CALDWELL, Idaho — Women are running about one-third of the farms in Idaho, but agriculture officials say that's nothing new.

The 2017 Census of Agriculture released earlier this year counted more than 10,000 women in leadership roles on farms and ranches in the state, the Idaho Statesman reported last week.

More than 17,200 women worked for farms and ranches in 2017, up from more than 13,000 women in 2012, according to the U.S. Department of Agriculture.

"It's not a male-dominated business, it's a family-dominated business," Idaho Farm Bureau spokesman Sean Ellis said. "Women have always been an integral part of family farms."

The department attributed the uptick to a change in how the data is recorded.

Work with focus groups indicated females and young people were likely being undercounted, said Randy Welk, a department statistician.

"One of the examples was that oftentimes, a great grandfather's name will be listed as the operator even if he's passed, and they don't count the people actually running the farm," Welk said.

Sisters Robin Kelley Rausch and Gretchen Kelley Bietz operate orchards that their great-grandfather established in Filer in 1908. Kelley's Canyon Orchard grows and sells a variety of fruit, including cherries, apricots, peaches and plums.

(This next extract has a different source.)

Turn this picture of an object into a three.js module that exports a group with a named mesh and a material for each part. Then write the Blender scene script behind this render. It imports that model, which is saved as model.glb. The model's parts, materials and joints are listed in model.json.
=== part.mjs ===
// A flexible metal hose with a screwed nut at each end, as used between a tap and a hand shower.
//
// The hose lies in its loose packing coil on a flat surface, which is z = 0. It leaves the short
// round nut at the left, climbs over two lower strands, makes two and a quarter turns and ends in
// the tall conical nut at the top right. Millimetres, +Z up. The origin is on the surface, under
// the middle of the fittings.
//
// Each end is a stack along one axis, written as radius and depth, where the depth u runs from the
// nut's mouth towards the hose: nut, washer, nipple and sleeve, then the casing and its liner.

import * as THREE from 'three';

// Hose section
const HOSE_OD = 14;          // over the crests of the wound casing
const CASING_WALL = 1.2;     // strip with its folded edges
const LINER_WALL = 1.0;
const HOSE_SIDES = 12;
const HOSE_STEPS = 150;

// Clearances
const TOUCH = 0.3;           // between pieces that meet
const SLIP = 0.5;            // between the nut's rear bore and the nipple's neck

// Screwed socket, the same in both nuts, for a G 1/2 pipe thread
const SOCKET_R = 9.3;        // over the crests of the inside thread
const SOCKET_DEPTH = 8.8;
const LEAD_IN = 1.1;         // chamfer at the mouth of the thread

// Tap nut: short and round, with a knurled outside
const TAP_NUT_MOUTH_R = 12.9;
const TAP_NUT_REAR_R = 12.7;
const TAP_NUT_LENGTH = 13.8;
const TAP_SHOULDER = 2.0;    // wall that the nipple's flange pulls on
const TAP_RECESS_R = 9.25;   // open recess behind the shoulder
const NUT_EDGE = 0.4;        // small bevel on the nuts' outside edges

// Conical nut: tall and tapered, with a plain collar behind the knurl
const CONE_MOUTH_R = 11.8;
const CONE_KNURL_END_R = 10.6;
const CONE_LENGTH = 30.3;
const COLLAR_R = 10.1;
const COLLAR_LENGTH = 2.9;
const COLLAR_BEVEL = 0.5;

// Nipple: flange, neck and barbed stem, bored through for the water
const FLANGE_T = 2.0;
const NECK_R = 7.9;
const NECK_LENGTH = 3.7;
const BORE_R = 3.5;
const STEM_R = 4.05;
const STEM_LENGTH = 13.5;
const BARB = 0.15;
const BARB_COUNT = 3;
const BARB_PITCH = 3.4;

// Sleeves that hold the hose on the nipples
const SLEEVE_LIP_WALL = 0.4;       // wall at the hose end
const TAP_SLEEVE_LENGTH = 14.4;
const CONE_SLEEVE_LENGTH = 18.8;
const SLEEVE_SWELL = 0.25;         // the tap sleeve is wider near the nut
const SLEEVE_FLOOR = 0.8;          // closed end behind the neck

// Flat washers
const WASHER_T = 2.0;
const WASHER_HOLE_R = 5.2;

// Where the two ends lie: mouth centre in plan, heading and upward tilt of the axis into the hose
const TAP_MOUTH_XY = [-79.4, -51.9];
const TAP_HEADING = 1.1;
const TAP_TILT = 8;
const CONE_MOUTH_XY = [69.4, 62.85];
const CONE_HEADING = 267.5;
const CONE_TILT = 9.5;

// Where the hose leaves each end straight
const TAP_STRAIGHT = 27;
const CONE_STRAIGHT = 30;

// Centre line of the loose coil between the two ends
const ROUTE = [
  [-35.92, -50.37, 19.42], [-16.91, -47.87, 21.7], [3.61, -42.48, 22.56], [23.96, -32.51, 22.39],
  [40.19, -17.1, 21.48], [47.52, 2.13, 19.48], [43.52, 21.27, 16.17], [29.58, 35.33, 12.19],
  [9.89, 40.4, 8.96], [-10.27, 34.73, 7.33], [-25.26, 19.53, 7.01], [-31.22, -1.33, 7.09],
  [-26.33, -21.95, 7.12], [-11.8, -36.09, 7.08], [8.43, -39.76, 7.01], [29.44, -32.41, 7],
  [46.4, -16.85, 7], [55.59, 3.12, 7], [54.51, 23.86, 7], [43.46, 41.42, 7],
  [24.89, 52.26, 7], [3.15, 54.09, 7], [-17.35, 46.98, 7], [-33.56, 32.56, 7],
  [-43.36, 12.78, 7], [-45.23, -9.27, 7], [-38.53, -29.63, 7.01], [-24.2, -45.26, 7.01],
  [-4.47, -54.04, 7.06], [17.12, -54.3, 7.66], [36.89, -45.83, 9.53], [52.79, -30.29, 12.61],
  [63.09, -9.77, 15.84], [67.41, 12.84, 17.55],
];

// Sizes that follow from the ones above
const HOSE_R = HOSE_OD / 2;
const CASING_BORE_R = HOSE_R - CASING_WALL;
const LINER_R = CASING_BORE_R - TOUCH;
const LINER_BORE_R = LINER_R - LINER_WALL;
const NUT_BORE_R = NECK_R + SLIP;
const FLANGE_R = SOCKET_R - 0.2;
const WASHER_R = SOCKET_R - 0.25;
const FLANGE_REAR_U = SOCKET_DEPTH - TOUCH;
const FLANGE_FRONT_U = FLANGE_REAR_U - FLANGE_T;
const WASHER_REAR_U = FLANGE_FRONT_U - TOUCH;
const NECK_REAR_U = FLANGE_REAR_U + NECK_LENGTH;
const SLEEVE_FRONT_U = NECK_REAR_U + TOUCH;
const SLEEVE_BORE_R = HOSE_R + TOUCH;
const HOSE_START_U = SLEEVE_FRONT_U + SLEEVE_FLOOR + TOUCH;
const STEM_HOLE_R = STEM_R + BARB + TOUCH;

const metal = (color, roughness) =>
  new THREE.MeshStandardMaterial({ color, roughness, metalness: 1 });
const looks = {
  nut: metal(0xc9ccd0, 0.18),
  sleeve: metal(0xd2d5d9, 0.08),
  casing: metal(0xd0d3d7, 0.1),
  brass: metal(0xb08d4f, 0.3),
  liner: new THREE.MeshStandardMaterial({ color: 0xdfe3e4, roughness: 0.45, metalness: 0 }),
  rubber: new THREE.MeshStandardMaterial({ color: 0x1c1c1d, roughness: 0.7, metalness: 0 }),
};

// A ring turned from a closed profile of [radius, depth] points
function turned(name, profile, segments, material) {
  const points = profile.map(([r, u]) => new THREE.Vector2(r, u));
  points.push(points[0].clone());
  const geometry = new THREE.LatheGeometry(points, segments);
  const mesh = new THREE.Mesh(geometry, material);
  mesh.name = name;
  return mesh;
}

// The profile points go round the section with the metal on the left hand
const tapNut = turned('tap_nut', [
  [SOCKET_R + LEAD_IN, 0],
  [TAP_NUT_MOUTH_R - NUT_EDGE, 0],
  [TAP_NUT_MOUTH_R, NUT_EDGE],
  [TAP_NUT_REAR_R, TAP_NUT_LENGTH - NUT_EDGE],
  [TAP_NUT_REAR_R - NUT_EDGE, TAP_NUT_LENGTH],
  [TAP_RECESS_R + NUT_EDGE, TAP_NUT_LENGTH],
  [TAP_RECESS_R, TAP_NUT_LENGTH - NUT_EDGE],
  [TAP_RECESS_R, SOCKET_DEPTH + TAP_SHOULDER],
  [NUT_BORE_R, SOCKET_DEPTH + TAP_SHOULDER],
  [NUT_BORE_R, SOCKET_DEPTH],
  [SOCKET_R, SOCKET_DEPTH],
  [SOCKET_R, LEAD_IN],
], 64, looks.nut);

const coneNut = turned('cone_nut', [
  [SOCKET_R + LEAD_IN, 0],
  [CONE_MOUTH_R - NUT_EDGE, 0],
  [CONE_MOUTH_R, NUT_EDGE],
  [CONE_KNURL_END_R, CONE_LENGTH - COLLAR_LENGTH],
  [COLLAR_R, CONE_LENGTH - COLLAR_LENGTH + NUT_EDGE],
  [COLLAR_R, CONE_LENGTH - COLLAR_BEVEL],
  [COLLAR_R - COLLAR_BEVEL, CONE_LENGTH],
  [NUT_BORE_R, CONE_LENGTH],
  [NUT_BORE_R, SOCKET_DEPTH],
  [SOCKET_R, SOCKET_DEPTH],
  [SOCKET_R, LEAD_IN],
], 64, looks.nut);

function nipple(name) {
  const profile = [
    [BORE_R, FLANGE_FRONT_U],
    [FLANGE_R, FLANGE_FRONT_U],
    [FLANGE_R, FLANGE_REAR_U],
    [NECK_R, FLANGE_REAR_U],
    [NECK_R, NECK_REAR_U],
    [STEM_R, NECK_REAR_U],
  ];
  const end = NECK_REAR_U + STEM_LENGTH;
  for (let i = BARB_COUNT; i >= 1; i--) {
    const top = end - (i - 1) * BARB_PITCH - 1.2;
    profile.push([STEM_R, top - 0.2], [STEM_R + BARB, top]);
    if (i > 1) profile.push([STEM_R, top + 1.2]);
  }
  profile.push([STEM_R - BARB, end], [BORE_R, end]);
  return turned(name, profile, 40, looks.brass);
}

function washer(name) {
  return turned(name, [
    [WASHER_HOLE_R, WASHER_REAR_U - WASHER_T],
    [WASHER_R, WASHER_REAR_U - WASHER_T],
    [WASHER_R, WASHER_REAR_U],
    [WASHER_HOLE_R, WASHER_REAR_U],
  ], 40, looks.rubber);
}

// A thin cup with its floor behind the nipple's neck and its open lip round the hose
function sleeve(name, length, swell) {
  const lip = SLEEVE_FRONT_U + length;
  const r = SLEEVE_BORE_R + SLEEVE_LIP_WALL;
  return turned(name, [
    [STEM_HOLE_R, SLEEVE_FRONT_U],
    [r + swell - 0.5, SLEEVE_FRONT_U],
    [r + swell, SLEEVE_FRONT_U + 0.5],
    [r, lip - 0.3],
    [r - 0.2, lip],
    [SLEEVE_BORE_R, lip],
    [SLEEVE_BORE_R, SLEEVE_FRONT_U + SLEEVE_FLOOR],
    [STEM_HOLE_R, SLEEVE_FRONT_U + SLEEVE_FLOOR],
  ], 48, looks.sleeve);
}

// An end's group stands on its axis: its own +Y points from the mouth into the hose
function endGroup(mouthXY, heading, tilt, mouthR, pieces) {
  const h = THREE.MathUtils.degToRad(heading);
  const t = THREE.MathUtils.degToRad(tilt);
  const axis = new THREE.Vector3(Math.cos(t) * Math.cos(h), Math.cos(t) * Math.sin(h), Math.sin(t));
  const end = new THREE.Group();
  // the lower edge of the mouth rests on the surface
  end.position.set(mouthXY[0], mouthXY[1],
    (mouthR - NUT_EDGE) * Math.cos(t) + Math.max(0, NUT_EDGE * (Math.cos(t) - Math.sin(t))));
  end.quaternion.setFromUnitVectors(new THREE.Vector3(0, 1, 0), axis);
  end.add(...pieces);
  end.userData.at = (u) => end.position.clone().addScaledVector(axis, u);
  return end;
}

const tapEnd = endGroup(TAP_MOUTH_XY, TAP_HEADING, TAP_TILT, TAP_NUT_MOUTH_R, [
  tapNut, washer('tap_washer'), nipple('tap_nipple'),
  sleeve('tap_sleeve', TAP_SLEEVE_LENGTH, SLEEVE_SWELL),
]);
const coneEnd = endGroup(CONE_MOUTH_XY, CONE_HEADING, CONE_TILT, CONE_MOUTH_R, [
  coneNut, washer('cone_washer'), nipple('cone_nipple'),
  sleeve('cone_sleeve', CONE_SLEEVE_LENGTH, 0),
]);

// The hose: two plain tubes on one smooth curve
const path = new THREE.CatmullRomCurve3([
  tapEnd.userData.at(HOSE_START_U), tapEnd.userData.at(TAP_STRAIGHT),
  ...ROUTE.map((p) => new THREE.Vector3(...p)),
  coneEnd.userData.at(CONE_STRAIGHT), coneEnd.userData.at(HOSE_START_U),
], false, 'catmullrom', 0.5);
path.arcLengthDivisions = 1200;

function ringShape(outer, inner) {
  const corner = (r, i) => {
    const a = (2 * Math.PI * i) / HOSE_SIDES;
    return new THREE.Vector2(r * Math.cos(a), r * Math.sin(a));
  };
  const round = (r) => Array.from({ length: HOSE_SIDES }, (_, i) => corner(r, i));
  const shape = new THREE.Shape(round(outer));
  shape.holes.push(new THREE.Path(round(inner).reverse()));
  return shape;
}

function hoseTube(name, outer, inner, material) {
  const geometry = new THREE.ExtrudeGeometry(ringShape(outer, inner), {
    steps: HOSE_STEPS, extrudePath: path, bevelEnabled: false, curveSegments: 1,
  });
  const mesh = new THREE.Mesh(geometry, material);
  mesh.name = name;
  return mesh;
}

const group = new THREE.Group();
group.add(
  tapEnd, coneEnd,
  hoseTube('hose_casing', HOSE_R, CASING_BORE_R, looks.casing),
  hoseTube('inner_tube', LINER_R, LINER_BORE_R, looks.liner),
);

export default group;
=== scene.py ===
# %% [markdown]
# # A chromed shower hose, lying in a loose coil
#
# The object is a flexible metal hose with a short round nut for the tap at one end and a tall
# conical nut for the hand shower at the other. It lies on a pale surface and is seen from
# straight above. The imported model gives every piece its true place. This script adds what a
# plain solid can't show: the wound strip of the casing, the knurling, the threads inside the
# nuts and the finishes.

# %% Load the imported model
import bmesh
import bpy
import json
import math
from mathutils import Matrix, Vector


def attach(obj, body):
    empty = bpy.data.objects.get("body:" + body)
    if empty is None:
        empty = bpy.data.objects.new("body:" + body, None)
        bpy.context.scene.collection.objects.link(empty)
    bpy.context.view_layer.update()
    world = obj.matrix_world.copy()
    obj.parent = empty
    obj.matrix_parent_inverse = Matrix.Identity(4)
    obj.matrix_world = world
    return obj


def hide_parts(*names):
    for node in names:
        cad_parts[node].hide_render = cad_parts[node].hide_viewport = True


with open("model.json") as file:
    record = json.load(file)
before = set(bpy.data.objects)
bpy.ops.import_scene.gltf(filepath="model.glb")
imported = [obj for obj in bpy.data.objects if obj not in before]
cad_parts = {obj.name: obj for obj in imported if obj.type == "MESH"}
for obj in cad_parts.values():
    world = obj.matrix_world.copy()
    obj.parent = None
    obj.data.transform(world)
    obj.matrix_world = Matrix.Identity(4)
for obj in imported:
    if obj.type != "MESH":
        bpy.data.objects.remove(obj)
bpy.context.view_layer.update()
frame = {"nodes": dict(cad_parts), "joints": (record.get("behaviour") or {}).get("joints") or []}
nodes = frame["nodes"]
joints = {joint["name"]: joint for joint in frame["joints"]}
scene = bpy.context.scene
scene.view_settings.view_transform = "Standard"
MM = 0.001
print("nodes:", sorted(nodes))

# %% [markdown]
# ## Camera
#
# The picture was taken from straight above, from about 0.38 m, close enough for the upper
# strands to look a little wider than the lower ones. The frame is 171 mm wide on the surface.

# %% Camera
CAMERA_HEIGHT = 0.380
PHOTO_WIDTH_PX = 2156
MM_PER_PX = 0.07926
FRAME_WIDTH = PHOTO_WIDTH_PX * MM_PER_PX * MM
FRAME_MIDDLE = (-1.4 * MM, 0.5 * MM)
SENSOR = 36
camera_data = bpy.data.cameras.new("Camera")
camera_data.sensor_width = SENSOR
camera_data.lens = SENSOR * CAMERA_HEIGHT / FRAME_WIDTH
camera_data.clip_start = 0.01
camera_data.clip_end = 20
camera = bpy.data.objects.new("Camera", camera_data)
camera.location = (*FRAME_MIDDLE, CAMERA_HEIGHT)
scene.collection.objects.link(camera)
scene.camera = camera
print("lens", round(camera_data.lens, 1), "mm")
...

"It's all about passion, regardless of whether you're female or male," Rausch said. "Anyone who is in ag is not in it for the money. They are in it for a different purpose and a different story."

Farming in some areas is still a bit of a man's world, said Stephanie Mickelsen, chief financial officers of Mickelsen Farms, one of the largest potato farms in the state.

Women who want to be a part of it need to be educated in the issues and willing to work harder than anyone else and show they are looking out for the team and agriculture as a whole.

"Then, you'll have all the credibility in the world and be able to go out and change the landscape of agriculture in that way," Mickelsen said.